Reflect: Is there an ordinary moment in your life right now where God might be trying to open your eyes? What would it look like to slow down and sit at the table with Him today?
These devotionals are taken from this week’s message from God’s Word at CBC. To listen to the sermon or for more resources like this, visit us online at ourgoalislove.com.
DAY 5 — FRIDAY
Deton on the Chest
Think about the last gift you received that you never thought to ask for. Not something from a store. Something that arrived quietly. A friendship at the right moment. A word that landed exactly where you needed it. A small hand reaching for yours. The best things God gives rarely show up on our wish list.
Scripture: Luke 24:36–45
Additional reading: Ephesians 3:20 – “Now to him who is able to do far more abundantly than all that we ask or think.”

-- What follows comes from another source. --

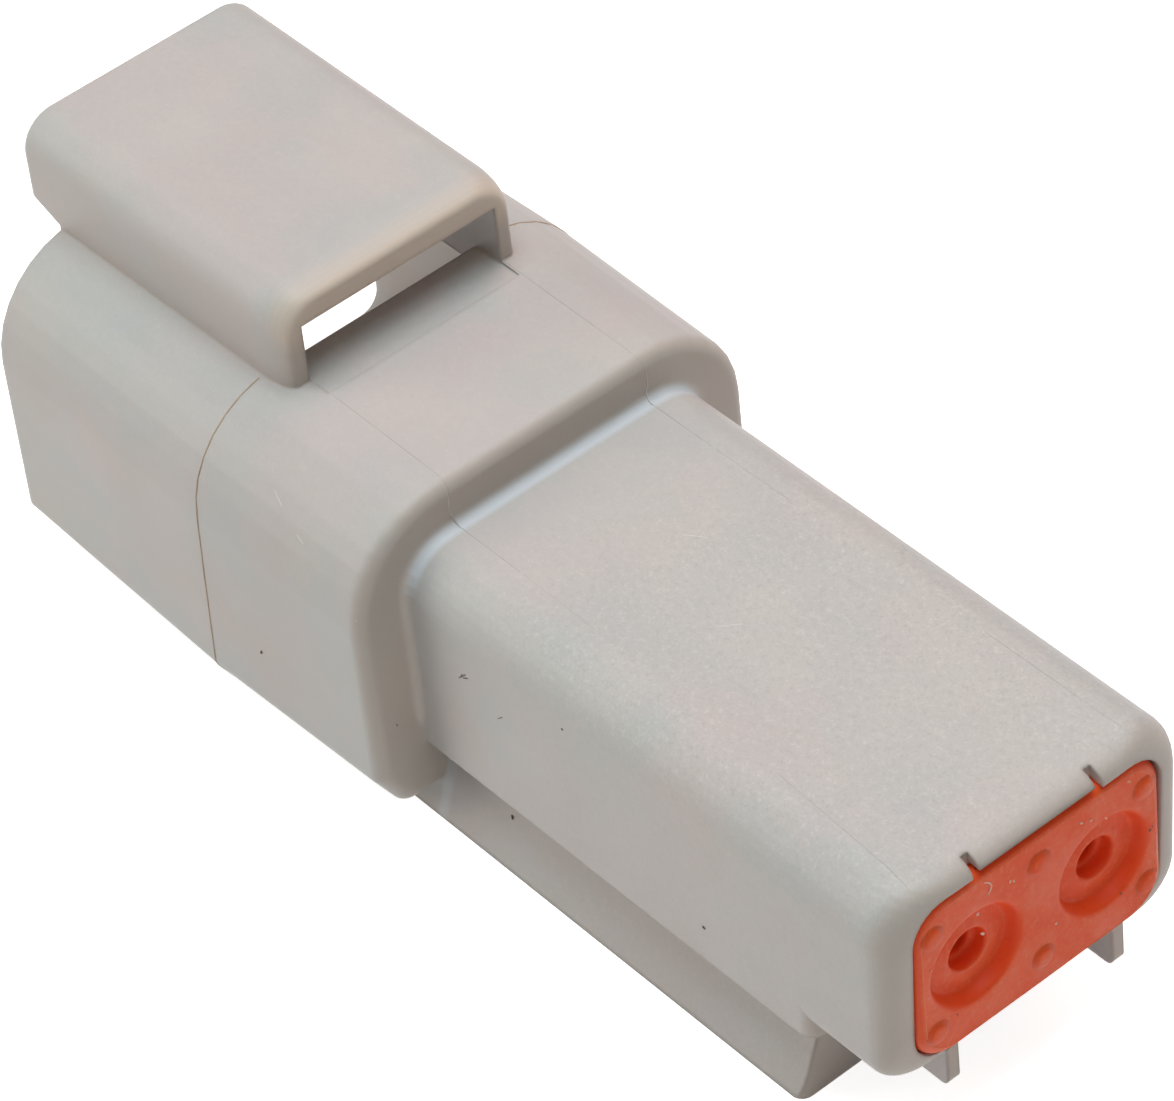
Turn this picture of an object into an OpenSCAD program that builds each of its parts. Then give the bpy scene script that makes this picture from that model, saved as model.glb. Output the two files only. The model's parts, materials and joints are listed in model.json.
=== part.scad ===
// Two-way sealed pin connector (receptacle side), wire end at +X, mating end at -X, mounting side down.
// The origin is under the middle of the housing, on the surface that the mounting rail stands on.

/* [Lengths] */
// Length of the shroud, from its open rim to its rear face
shroud_l = 20.96; // [17:0.1:28]
// Length of the rear body, from the shroud's rear face to the rear lip
body_l = 24.48; // [20:0.1:32]
// How far the latch hood reaches out in front of the shroud's rim
hood_reach = 1.66; // [0.5:0.01:3]
// Length of the latch hood
hood_l = 15.1; // [12:0.1:16]

/* [Shroud] */
// Width of the shroud at its parting plane
shroud_w = 18.18; // [16:0.02:24]
// Height of the shroud's top above the contact axis, at the parting plane
shroud_top = 6.4; // [5.8:0.05:8]
// Depth of the shroud's underside below the contact axis, at the parting plane
shroud_bottom = 7.18; // [6:0.05:8]
// Thickness of the shroud's wall at the rim
shroud_wall = 0.87; // [0.6:0.01:1.4]
// Radius of the shroud's upper corners
shroud_r = 4.3; // [2.5:0.1:4.6]
// Width of the bevel along the shroud's lower corners
bevel_w = 1.04; // [0.6:0.02:2]
// Height of the bevel along the shroud's lower corners
bevel_h = 1.76; // [0.8:0.02:2.5]
// Radius that softens the ends of the lower bevel
bevel_r = 0.7; // [0.2:0.05:0.9]
// Distance of the parting plane from the rim
parting_l = 11.6; // [8:0.1:15]
// Draft of the shroud on each side, from the parting plane to the rim
rim_draft = 0.24; // [0.1:0.01:0.5]
// Draft of the shroud on each side, from the parting plane to the rear face
rear_draft = 0.15; // [0.05:0.01:0.4]
// Radius of the shroud's rear outer edge
shoulder_r = 0.55; // [0.3:0.05:1.2]
// Radius of the hollow fillet between the shroud and the rear body
collar_r = 0.35; // [0.3:0.01:0.7]
// Radius of the lower corners inside the shroud
cavity_low_r = 0.9; // [0.6:0.1:2]
// Thickness of the floor at the back of the shroud
floor_t = 2.0; // [1.6:0.1:4]

/* [Latch hood] */
// Outer width of the latch hood
hood_w = 10.62; // [9:0.02:12]
// Height of the latch hood's top above the contact axis
hood_top = 10.08; // [9.4:0.02:12]
// Thickness of the hood's side legs
hood_leg_t = 0.92; // [0.6:0.01:1.2]
// Thickness of the hood's roof
hood_roof_t = 1.22; // [0.8:0.01:1.6]
// Radius of the hood's upper corners
hood_r = 1.4; // [0.8:0.05:2]
// Length of the catch strip that the mating latch hooks behind
catch_l = 1.45; // [0.8:0.05:2]
// Fall of the catch strip towards the slot
catch_fall = 0.05; // [0.05:0.05:0.5]

/* [Rear body] */
// Width of the rear body
body_w = 13.6; // [12.8:0.1:15]
// Height of the rear body
body_h = 8.8; // [8.5:0.02:10.5]
// Radius of the rear body's upper corners
body_r = 2.0; // [1:0.1:2.6]
// Radius of the rear body's lower corners
body_low_r = 1.6; // [1:0.1:2.6]
// Length of the rounding towards the rear lip
rim_l = 1.3; // [0.6:0.05:1.6]
// Inset of the rounding at the rear lip, on the sides
rim_side = 1.0; // [0.4:0.05:1.05]
// Inset of the rounding at the rear lip, on the top
rim_top = 0.66; // [0.2:0.02:0.7]
// Inset of the rounding at the rear lip, on the underside
rim_low = 0.95; // [0.2:0.05:1.2]
// Radius of the outline's upper corners at the rear lip
rim_r = 2.6; // [1.4:0.1:3]
// How far the lip's underside is set back from its top
lip_lean = 0.4; // [0:0.05:0.5]

/* [Mounting rail] */
// Width of the mounting rail at its foot
rail_w = 13.5; // [11:0.1:13.6]
// Width of the mounting rail's neck, under the rear body
rail_neck_w = 10.8; // [10.4:0.1:11.4]
// Depth of the mounting rail's foot below the contact axis
rail_drop = 8.22; // [7.6:0.02:11]
// Distance of the rail's rear end from the rear lip
rail_setback = 5.1; // [3:0.1:9]
// Distance of the side ledge's rear end from the rear lip
ledge_setback = 4.16; // [2.5:0.1:7]
// Radius of the rail's rear corners
rail_r = 0.5; // [0.2:0.05:1]
// Width of the clip slot's mouth
slot_mouth_w = 6.4; // [5:0.1:7]
// Width of the clip slot behind its lips
slot_w = 8.8; // [7.6:0.1:10]
// Height of the clip slot behind its lips
slot_h = 1.5; // [1:0.05:2]
// Length of the clip slot
slot_l = 13.0; // [9:0.5:16]
// Thickness of the wall between the clip slot and the body above it
slot_roof_t = 0.55; // [0.3:0.05:0.7]
// Radius of the side ledges' rear corners
ledge_r = 0.6; // [0.2:0.05:1.2]
// Thickness of the two guide fins behind the rail
fin_t = 0.52; // [0.4:0.02:1.2]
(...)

I shared on Sunday about a quiet Friday afternoon with my grandson. We had been watching a service together on TV, and he fell asleep right there on my chest. I grabbed my camera because I knew one day he would not be that small.
And as I looked at that picture, I believe God leaned in and said, “It’s great, right? I don’t recall you asking for that.” He was right. I am way too dumb to ask for that. I was busy asking for possessions and security and ease of life.
And right there in front of me, holding that child, was the most wonderful thing. I never would have thought to request it. That is who our God is.
He will walk with you as far as you need to go. He will let you walk seven miles or fourteen or fourteen hundred. He will walk as far as He needs to, for you and me to develop a callus or two on our feet and realize we need to stop walking.
And then He will give us something we never knew we needed. So here is the question this week has been building toward. Are you willing to trade the Jesus you had hoped for, the one you built in your mind to serve your plans, in exchange for the one who actually rose from the dead? He is worth so much more.
Reflect: What is one thing God has given you that you never would have thought to ask for? What would it look like to trust Him with the things still on your list?